The bloom is on the Rose.
Coming off his first major win at the U.S. Open, Justin Rose is playing some of the best golf in the world right now.
This is really not a surprise, as the 32-year-old Englishman has been one of the most consistent performers on the tour for many years. For those who watched Rose at the Open, he maintained a remarkably cool demeanor while shooting picture perfect par golf, as his competition fell by the wayside.
That kind of straight shooting will benefit him at Muirfield, where he will look to master the wind, rain and any other British-style conditions thrown at him.
Rose currently ranks in the top 10 in greens in regulation and driving accuracy.
Don’t bet against another great performance.
Perhaps no one, other than Tiger, would love to hold the Claret Jug more than Lee Westwood.
He has yet to win a coveted major but has come so close so many times, placing second at the Masters and the British Open in 2010 and third twice at the U.S. Open and once at the PGA Championship.
Other than a dismal finish at the Travelers Championship last week where he placed 74, he has actually had a pretty good year that includes four top 10 finishes in a row. One of those was a tie for eighth at the Masters.
Perhaps an indication of playing issues he may be having is his ranking of 127 in total putting. The 40-year-old Englishman is also being continually outdriven by his younger peers.
The former No. 1 ranked player has 22 wins on the European tour, so he may be more at home at Muirfield, which could give himself a chance at his first major win.
You would think that Luke Donald is better than a 20-to-1 shot.
The one time No. 1 player in the world and the only golfer to have won the money title on both the PGA tour and the European tour in the same year, Donald remains one of the golf’s biggest stars.
Donald was ranked second in the world at the beginning of the year and is now seventh. But that is not necessarily a sign of indolence or disrepair.

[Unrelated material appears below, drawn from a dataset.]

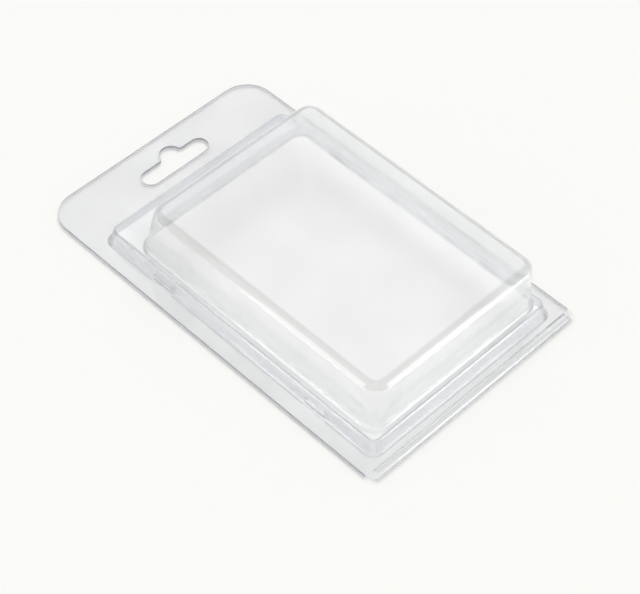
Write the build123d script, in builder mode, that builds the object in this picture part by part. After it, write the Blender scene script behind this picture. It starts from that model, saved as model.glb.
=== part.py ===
from build123d import *

import os
from typing import NamedTuple

# Closed pack: hinge edge at -Y, hanging tab at +Y, back lying on the ground plane
pack_width = 102.0
pack_length = 167.2
sheet = 0.5
flange_gap = 0.1
hinge_corner = 3.2
tab_corner = 11.5

# Hang slot: a round-ended bar with a hook seat on its tab side
slot_width = 31.4
slot_height = 7.6
slot_edge_gap = 10.3
seat_radius = 4.4
seat_offset = 1.2
seat_blend = 1.2

# Plinth: the low step round the plug, its insets measured at its foot
plinth_top = 6.9
plinth_side_inset = 6.3
plinth_hinge_inset = 6.5
plinth_tab_inset = 25.7
plinth_corner = 4.0
plinth_lean = 1.3
plinth_edge_round = 1.0
plinth_foot_round = 0.8

# Blister: the deep compartment on the plinth, its insets measured at its foot
blister_top = 28.8
blister_side_inset = 10.2
blister_hinge_inset = 10.2
blister_tab_inset = 40.2
blister_corner = 5.8
blister_lean = 0.9
blister_tab_lean = 5.1
blister_edge_round = 3.2
blister_foot_round = 1.2

# Plug: the pan of the back half that presses up inside the plinth
plug_gap = 0.3
plug_edge_round = 1.2

# Snap beads, two on each long side, placed from the hinge edge
snap_length = 9.5
snap_radius = 1.9
snap_reach = 0.6
snap_level = 2.6
snap_near = 34.4
snap_far = 110.5

# Raised bead along the hinge, hollow and open at both ends
bead_width = 3.9
bead_rise = 1.4
bead_end_gap = 3.0

# Overrun of the slot's cut past both faces
cut_over = 1.0

hinge_y = -pack_length / 2
tab_y = pack_length / 2
front_face = 2 * sheet + flange_gap


class Walls(NamedTuple):
    """Four leaning walls: insets from the pack's edges at the foot, and how far they lean in."""

    side: float
    hinge: float
    tab: float
    lean: float
    tab_lean: float
    foot: float
    top: float
    corner: float

    def lean_share(self, level):
        return (level - self.foot) / (self.top - self.foot)

    def side_inset(self, level):
        return self.side + self.lean * self.lean_share(level)

    def hinge_inset(self, level):
        return self.hinge + self.lean * self.lean_share(level)

    def tab_inset(self, level):
        return self.tab + self.tab_lean * self.lean_share(level)


plinth_walls = Walls(
    side=plinth_side_inset,
    hinge=plinth_hinge_inset,
    tab=plinth_tab_inset,
    lean=plinth_lean,
    tab_lean=plinth_lean,
    foot=front_face,
    top=plinth_top,
    corner=plinth_corner,
)
blister_walls = Walls(
    side=blister_side_inset,
    hinge=blister_hinge_inset,
    tab=blister_tab_inset,
    lean=blister_lean,
    tab_lean=blister_tab_lean,
    foot=plinth_top,
    top=blister_top,
    corner=blister_corner,
)


def raised_block(walls, low, high, skin):
    """Solid block between two levels, its walls drawn in by skin from the pack's outer face."""
    half_low, half_high = (pack_width / 2 - walls.side_inset(level) - skin for level in (low, high))
    near_low, near_high = (hinge_y + walls.hinge_inset(level) + skin for level in (low, high))
    far_low, far_high = (tab_y - walls.tab_inset(level) - skin for level in (low, high))
    with BuildPart() as block:
        with BuildSketch(Plane.YZ):
            Polygon((near_low, low), (far_low, low), (far_high, high), (near_high, high), align=None)
        extrude(amount=half_low, both=True)
        with BuildSketch(Plane.XZ):
            Polygon((-half_low, low), (half_low, low), (half_high, high), (-half_high, high), align=None)
        extrude(amount=pack_length, both=True, mode=Mode.INTERSECT)
        level_edges = edges().filter_by(Plane.XY)
        fillet(edges() - level_edges, radius=walls.corner - skin)
    return block.part


def flange_plate(top):
    """Flange of one half, without its slot."""
    with BuildPart() as plate:
        with BuildSketch(Plane.XY.offset(top)):
            Rectangle(pack_width, pack_length)
            fillet(vertices().group_by(Axis.Y)[0], radius=hinge_corner)
            fillet(vertices().group_by(Axis.Y)[-1], radius=tab_corner)
        extrude(amount=-sheet)
    return plate.part


def snap_beads(skin):
    """Four beads along the foot of the plinth's long walls."""
    inset = plinth_walls.side_inset(snap_level) + snap_radius - snap_reach
    rows = (hinge_y + snap_near, hinge_y + snap_far)
    columns = (inset - pack_width / 2, pack_width / 2 - inset)
    with BuildPart() as beads:
        with Locations([(x, y, snap_level) for x in columns for y in rows]):
            Cylinder(snap_radius - skin, snap_length - 2 * skin, rotation=(90, 0, 0))
    return beads.part


def plinth_form(plate_top, skin, edge_round):
    """Flange and plinth with rounded edges, lying skin inside the outer face of the front."""
    with BuildPart() as form:
        add(flange_plate(plate_top))
        add(raised_block(plinth_walls, plate_top, plinth_top - skin, skin))
        fillet(faces().filter_by(Axis.Z).sort_by(Axis.Z)[-1].edges(), radius=edge_round)
        foot = faces().filter_by(Axis.Z).sort_by(Axis.Z)[-2].inner_wires()[0]
        fillet(foot.edges(), radius=plinth_foot_round + skin)
        add(snap_beads(skin))
    return form.part


def front_form(skin):
    """One face of the front half's sheet, skin inside its outer face, filled down to the flange."""
    with BuildPart() as form:
        add(plinth_form(front_face - skin, skin, plinth_edge_round - skin))
        add(raised_block(blister_walls, plinth_top - skin, blister_top - skin, skin))
        foot = faces().filter_by(Axis.Z).sort_by(Axis.Z)[-2].inner_wires()[0]
        fillet(foot.edges(), radius=blister_foot_round + skin)
        fillet(faces().filter_by(Axis.Z).sort_by(Axis.Z)[-1].edges(), radius=blister_edge_round - skin)
        bead_length = pack_width - 2 * bead_end_gap
        with BuildSketch(Plane.YZ.offset(-bead_length / 2)):
            with Locations((hinge_y + bead_width / 2, front_face)):
                Ellipse(bead_width / 2 - skin, bead_rise - skin)
                Rectangle(bead_width, bead_rise, align=(Align.CENTER, Align.MIN), mode=Mode.INTERSECT)
                Rectangle(bead_width - 2 * skin, sheet + skin, align=(Align.CENTER, Align.MAX))
        extrude(amount=bead_length)
    return form.part


def slot_cutter():
    """Hang slot through both flanges."""
    slot_y = tab_y - slot_edge_gap - slot_height / 2
    seat_span = seat_radius + seat_blend
    with BuildPart() as cutter:
        with BuildSketch(Plane.XY.offset(-cut_over)):
            with Locations((0, slot_y)):
                SlotOverall(slot_width, slot_height)
            with Locations((seat_offset, slot_y + slot_height / 2)):
                Circle(seat_radius)
            seat_ends = vertices().filter_by_position(Axis.X, seat_offset - seat_span, seat_offset + seat_span)
            fillet(seat_ends, radius=seat_blend)
        extrude(amount=front_face + 2 * cut_over)
    return cutter.part


with BuildPart() as front_half:
    add(front_form(0))
    add(front_form(sheet), mode=Mode.SUBTRACT)
    add(slot_cutter(), mode=Mode.SUBTRACT)

plug_skin = sheet + plug_gap
with BuildPart() as back_half:
    add(plinth_form(sheet, plug_skin, plug_edge_round))
    add(plinth_form(0, plug_skin + sheet, plug_edge_round - sheet), mode=Mode.SUBTRACT)
    add(slot_cutter(), mode=Mode.SUBTRACT)

front_half.part.label = "front_half"
back_half.part.label = "back_half"

os.makedirs("parts", exist_ok=True)
export_step(front_half.part, "parts/front_half.step")
export_step(back_half.part, "parts/back_half.step")
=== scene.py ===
import math

import bpy
from mathutils import Matrix, Vector

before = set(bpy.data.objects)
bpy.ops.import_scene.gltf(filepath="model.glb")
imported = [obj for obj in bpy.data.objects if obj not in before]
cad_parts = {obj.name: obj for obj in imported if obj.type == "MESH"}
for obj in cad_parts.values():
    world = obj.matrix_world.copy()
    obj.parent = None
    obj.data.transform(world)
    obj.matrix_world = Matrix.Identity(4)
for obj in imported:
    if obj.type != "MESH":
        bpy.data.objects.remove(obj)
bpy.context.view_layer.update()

# Camera: the photograph's viewing angle
IMAGE_WIDTH_PX = 640
FOCAL_PX = 2038.4
SENSOR_MM = 36.0
CAMERA_PLACE = Vector((-0.33884, -0.33616, 0.55255))
CAMERA_AZIMUTH = -45.863
CAMERA_ELEVATION = 50.092
CAMERA_ROLL = -1.327

# Zones of the sheet by height and place, in metres in the part's frame
EDGE_HEIGHT = 0.00105
FLANGE_TOP = 0.00115
LEDGE_LOW = 0.0063
LEDGE_TOP = 0.0075
TOP_ROUND_FOOT = 0.0245
FAR_WALL_X = 0.0365
FAR_WALL_Y = 0.0348
TAB_LEDGE_OUTER_X = -0.043
TAB_LEDGE_INNER_X = -0.035
BEAD_Y = -0.0795
SNAP_X = 0.043
SNAP_NEAR_Y = -0.0492
SNAP_FAR_Y = 0.0269
SNAP_HALF_LENGTH = 0.0052

# Zones by how level a face is: 0 on an upright face, 1 on a level one
EDGE_TILT = 0.02
WALL_TILT = 0.25
ROUND_START = 0.30
ROUND_END = 0.998
FLAT_START = 0.9995

# The folded face at the hinge turns at least this far toward -Y
FOLD_TURN = -0.8

# Tints of the clear sheet; the ones for the top, the tab-side ledge and the rounded top edge also hold
# painted shade
FLAT_TINT = (0.990, 0.994, 1.0, 1.0)
# Faint blue tint of the top, made darker as painted shade for the shadow it casts on the floor inside the
# blister
TOP_TINT_WITH_PAINTED_SHADE = (0.958, 0.962, 0.969, 1.0)
FLANGE_TINT = (0.975, 0.979, 0.987, 1.0)
LEDGE_TINT = (0.98, 0.985, 0.997, 1.0)
# Painted shade: the tab-side ledge is darker than the rest of the ledge
TAB_LEDGE_PAINTED_SHADE = (0.91, 0.915, 0.935, 1.0)
WALL_TINT = (0.988, 0.994, 1.0, 1.0)
PLINTH_TINT = (0.94, 0.945, 0.962, 1.0)
# Painted shade: grey darkening along the blister's rounded top edge
ROUND_PAINTED_SHADE = (0.895, 0.90, 0.90, 1.0)
MOTTLE_TINT = (0.8, 0.82, 0.86, 1.0)
MOTTLE_SCALE = 35.0
MOTTLE_SHARE = 0.01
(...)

Although he petered out at the U.S. Open, finishing in a tie for eighth, he has made 16 cuts in a row and is seemingly in the running in every tournament he enters.
Donald's desire to win a major is no secret, and he has worked diligently to improve his already mighty game. Once an inconsistent putter, he has improved tremendously and is now listed as fourth in total putting.
He has finished fifth twice at the Open Championship in 2009 and 2012 and deserves to be one of the highly favored players at Muirfield.
Don’t be too quick to write off Phil Mickelson at Muirfield.
Think back just a week or so when he ruled the field going into the final round of the U.S. Open. If not for a couple of quick doubles, he would be holding a fifth major championship in his hall of fame hands.
Mickelson was seemingly born to play on the big stage. In addition to his five wins, he has placed second at the U.S. Open six notorious times and second at the British Open in 2011.
His go-for-it mentality may not line up at a British Open style course where management and caution are often a key to winning. Laying up may be a four letter word to Mickelson, but he did show constraint at Merion where he didn’t even bring a driver to the course.
Mickelson needs a nice bounce back from his shell-shocked performance at Merion.
If he can bring the same kind of strategic thinking to Scotland, he will remain one of the odds-on favorites.
Amidst all of the craziness surrounding Sergio and Tiger and just plain old Sergio-style course meltdowns, we tend to forget what a great golfer he is.
So far this year, he has finished in the top 20 of seven out of nine PGA tournaments and is currently ranked fifth in scoring average.
Sergio is another top golfer without a major, and, if he can put his personal baggage behind him, he is a good bet to be in the running for the Claret Jug.
That may be a pretty big “if” especially if Tiger is anywhere near him.
What are we to make of Graeme McDowell?
One of the most consistent players on the tour, he is always a threat to win. After winning the U.S. Open in 2010, he tied for second in 2012 at Pebble Beach.
This year he won the RBC Heritage, his first win since the Open. While he has four top 10 finishes this year, he also missed the cut at his last two events, including the Open at Merion where he was one of the favorites.
What does that mean for his chances at the upcoming British Open?
It all depends on which McDowell shows up and whether he can harness the course management skills that have worked so well in his favor in the past.
Ernie Els gets no respect.
As a 33-to-1 shot, the winner of last year’s British Open winner is either a victim of age discrimination or just bad odds-making.
He should be more like a 10-to-1 shot.
Why, just in the last few weeks he has won the BMW International Open in Munich and finished in a tie for fourth at the U.S. Open after a rousing, last day 69. At one point at Merion, it looked like the 44-year-old with the smoothest swing in golf would actually win the thing.
Els continues to resurrect himself on the golf course, defying Father Time by driving the ball better, scrambling better and putting better than most of the players 15 years young than him.
By the way, Els also won the last time the tournament was played at Muirfield in 2002.
Els has shown himself to be a money player when the big tournaments are on the line.
Brandt Snedeker, Charl Schwartzel, Dustin Johnson, Jason Day, Louis Oosthuizen and Padraig Harrington are all listed at 33-to-1 shots.
Of the group, Day, with his tie for second place at the U.S. Open and his third place finish at the Masters, seems to be the player with the greatest upside at Muirfield.
2011 Masters Champ Schwartzel is another international player who has the game to compete at the highest level. Before he shot a 78 on the last day of the U.S. Open, Schwartzel looked like he was marching to his second major win.
Consider two-time British Open winner Harrington a dark horse despite his obvious great history in the event. He has had a relatively uneventful 2013 season but remains one of those players never to overlook.
American players, Matt Kuchar, Hunter Mahan and Rickie Fowler are all 40-to-1 picks but each has been playing extremely well on the American circuit this year, and none should be counted out to win his first major event.